Şu anda abim 75 yaşında olmasına rağmen hâlâ çalışıp ailesine katkıda bulunuyor. Cildi pembe, enerjisi yerinde, vücudu gayet dinç; akranlarından 10 yaş daha genç gösteriyor.

Daha sonra kuzenim ve eşi de benim vesilemle Dafa uygulamasına başladılar. Kuzenimin kocası aşırı alkol alır, masadan kalkmaz, sigarayı da çok içerdi. Öfkeli biriydi, kuzenime sık sık vururdu; anne babası bile ondan çekinirdi. Uygulamaya başladıktan sonra “Doğruluk, Merhamet, Hoşgörü” ilkelerini ciddiye aldı, iç ve dış arınmayı önemsedi; sigarayı da alkolü de tamamen bıraktı; öfke patlamaları da kalmadı.

Bir keresinde kuzenimin evine gittiğimde, kayınpederi yüzünde bir gülümsemeyle yanıma gelip “Falun Gong oğlumu çok değiştirdi, Falun Gong gerçekten harika. Sizi kutlarım, oğlumu bu yola sevk ettiniz,” dedi. Ben de “Bana değil, Falun Gong’un kurucusu Shifu’ya teşekkür edin,” diye cevap verdim. Kuzenimin kayınpederi, 96 yaşına geldiğini, Zhuan Falun kitabını okuduğunu, sağlığının gayet iyi olduğunu anlattı.

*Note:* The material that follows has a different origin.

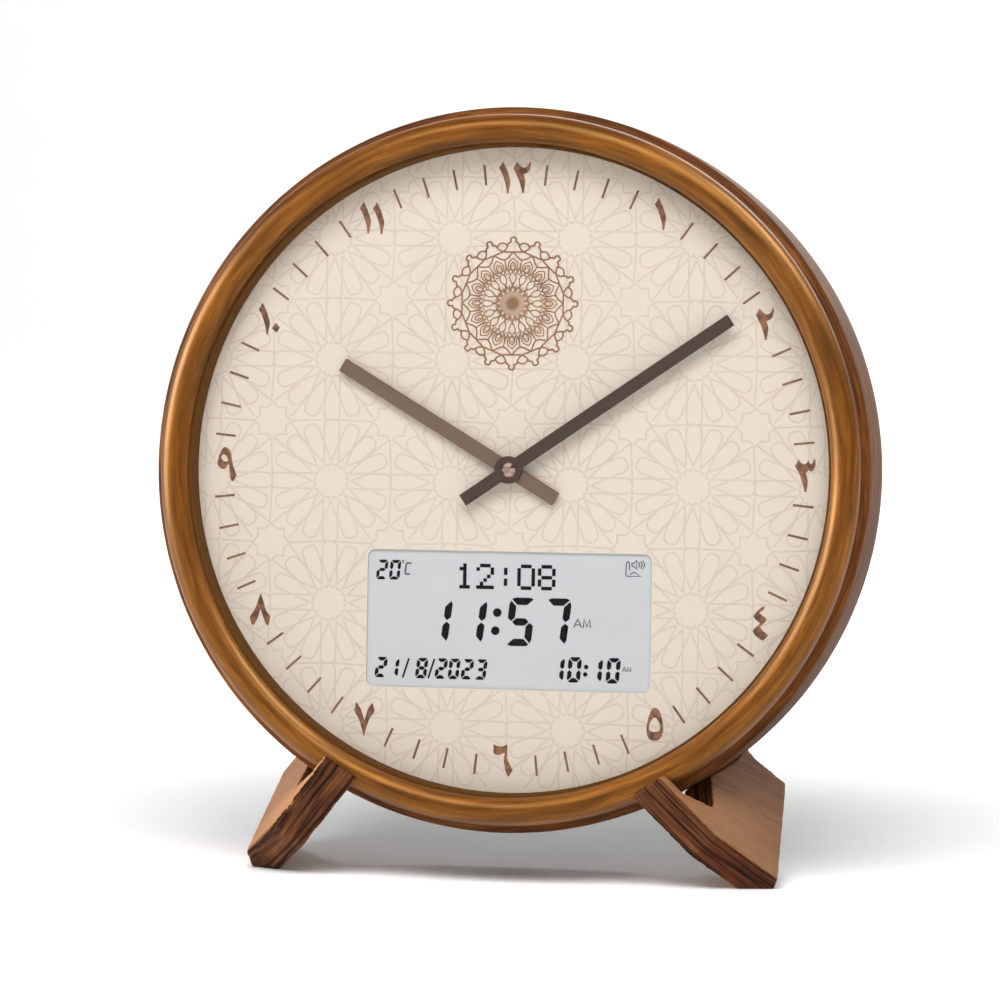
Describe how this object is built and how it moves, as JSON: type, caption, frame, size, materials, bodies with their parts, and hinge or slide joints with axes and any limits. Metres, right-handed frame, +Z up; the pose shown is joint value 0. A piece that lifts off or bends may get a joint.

Kendi yaşadıklarımdan akrabalarımın Falun Dafa’yı uygulamadan önce ve sonraki yaşamlarındaki farklılıkları paylaşarak, Shifu’nun yüceliğini ve Falun Dafa’nın muhteşemliğini gösteriyorum. Bu sayede “Doğruluk, Merhamet, Hoşgörü” ilkelerinin evrensel değerini öne çıkararak Çin Komünist Partisi’nin ateist yalanlarını çürütmeyi; daha da önemlisi, hala arayışta olan insanların gerçeği anlamasını ve Falun Dafa’nın merhametli kurtarışını bulmasını istiyorum.